May 14, 2019, 08:14		#5
Simbelmynë Senior Member Join Date: May 2012 Posts: 551 Rep Power: 16	Sound really nice! Any information about the Rome socket? Will old motherboards still work?

May 15, 2019, 11:45		#7
kyle Senior Member Join Date: Mar 2009 Location: Austin, TX Posts: 160 Rep Power: 18	Since most CFD software is NUMA aware, I would think the new memory architecture will be slightly worse for CFD than Zen 1. There has to be some latency overhead due to the extra hop to the IO chip. Overall Rome will be an improvement, but not because they split the memory controller off of the compute dies.

May 15, 2019, 17:52		#8
flotus1 Super Moderator Alex Join Date: Jun 2012 Location: Germany Posts: 3,427 Rep Power: 49	I had the platform in general in mind. Many of the benchmark results where Epyc Naples fell behind Xeon were due to the high amount of NUMA nodes per CPU. With that out of the way, AMD can gain some more market share and push the industry forward. Remains to be seen how bad the latency hit will be for applications that already ran fine on Naples. I keep my fingers crossed.

June 12, 2019, 14:06		#9
Simbelmynë Senior Member Join Date: May 2012 Posts: 551 Rep Power: 16	So now we start to get some more information about the performance of the Zen 2 memory controller. An overclocked 3950X manages to push memory above 5.1 GHz and now holds many of the previous Intel world records in Cinebench/Geekbench etc. LN2 was required to push all 16 cores to 5 GHz. Unclear if LN2 was required for the memory to achieve the 5.1 GHz speed though. The GSkill modules were rated at 4533 MHz. These are very good news in my opinion, considering the official release is 3 weeks away still.

June 23, 2019, 06:01		#13
flotus1 Super Moderator Alex Join Date: Jun 2012 Location: Germany Posts: 3,427 Rep Power: 49	Turns out these high memory frequencies on Zen 2 come at a cost: https://www.anandtech.com/show/14525...d-epyc-rome/11 Reducing the infinity fabric frequency by a factor of 2. The way these CPUs are designed -chiplets with separate I/O die- this seems like a significant drawback.

July 8, 2019, 17:24		#15
flotus1 Super Moderator Alex Join Date: Jun 2012 Location: Germany Posts: 3,427 Rep Power: 49	https://www.anandtech.com/show/14605...sing-the-bar/2

July 9, 2019, 08:06		#16
Simbelmynë Senior Member Join Date: May 2012 Posts: 551 Rep Power: 16	Good read! Then, from what I can tell, there should be somewhat similar performance at the same frequencies and hopefully some improvement @ 3600 MHz.

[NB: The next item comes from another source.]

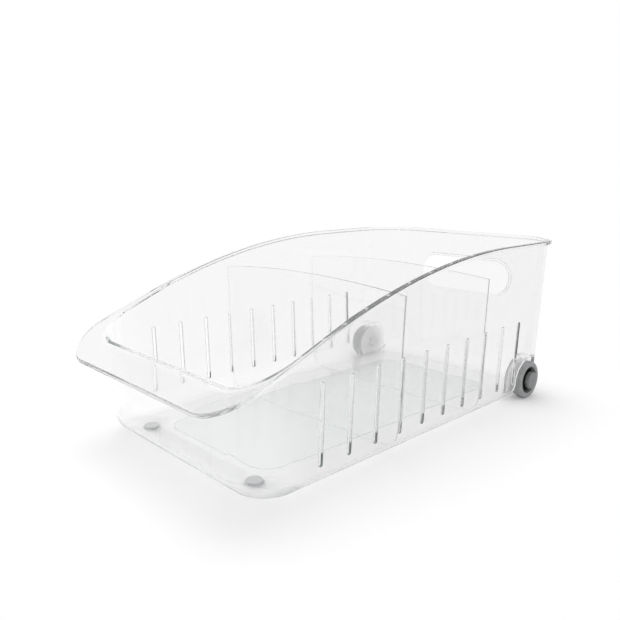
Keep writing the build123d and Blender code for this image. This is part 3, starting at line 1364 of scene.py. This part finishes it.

August 8, 2019, 07:06		#18
Simbelmynë Senior Member Join Date: May 2012 Posts: 551 Rep Power: 16	You can check out some CFD performance of Zen 2 Ryzen 3X00 benchmarks and memory timings OpenFOAM benchmarks on various hardware

August 8, 2019, 07:46		#19
Malinator New Member Andrew Join Date: Apr 2012 Posts: 15 Rep Power: 14	Yep, I've already studied them) Pretty impressive results btw for a 8-core system, at least on par with pricey Corei9-9***x systems tested there. Now the interesting part for me is whether changes in memory system would overall benefit Epyc systems; results of trading off between higher memory frequencies and higher latencies is not obvious. The most interesting info yet is probably

August 8, 2019, 12:26		#20
flotus1 Super Moderator Alex Join Date: Jun 2012 Location: Germany Posts: 3,427 Rep Power: 49	On paper, the most obvious changes to the architecture seem like they would be detrimental to performance of NUMA-aware software. I.e. trading in "fast" close memory access for more homogeneous, but overall slower memory access times, with the introduction of a separate I/O die. But under the hood there is quite a lot that changed for the better. L3 cache sizes were doubled, which should reduce LLC misses and thus negate some of the higher memory latency. And prefetching was improved a lot, to the same effect. And I was pleasantly surprised to read that Rome can be configured into a "sub-NUMA clustering" (NPS4) where each core only accesses the 2 memory channels closest to it. Leading to a similar NUMA topology as in Naples with 4 nodes per CPU. https://www.anandtech.com/show/14694...e-epyc-2nd-gen This will decrease memory latency quite a bit, leading to better performance in NUMA-aware software. And let's not forget DDR4-3200 versus DDR4-2666. Memory bandwidth is still important, despite all the fuss about memory latency. I wonder when these will become readily available to consumers. And the prices are pretty spectacular. 1350$ for 24 cores and 2025$ for 32 cores respectively. I am more convinced than ever about an upgrade of my home workstation with 2xEpyc 7301.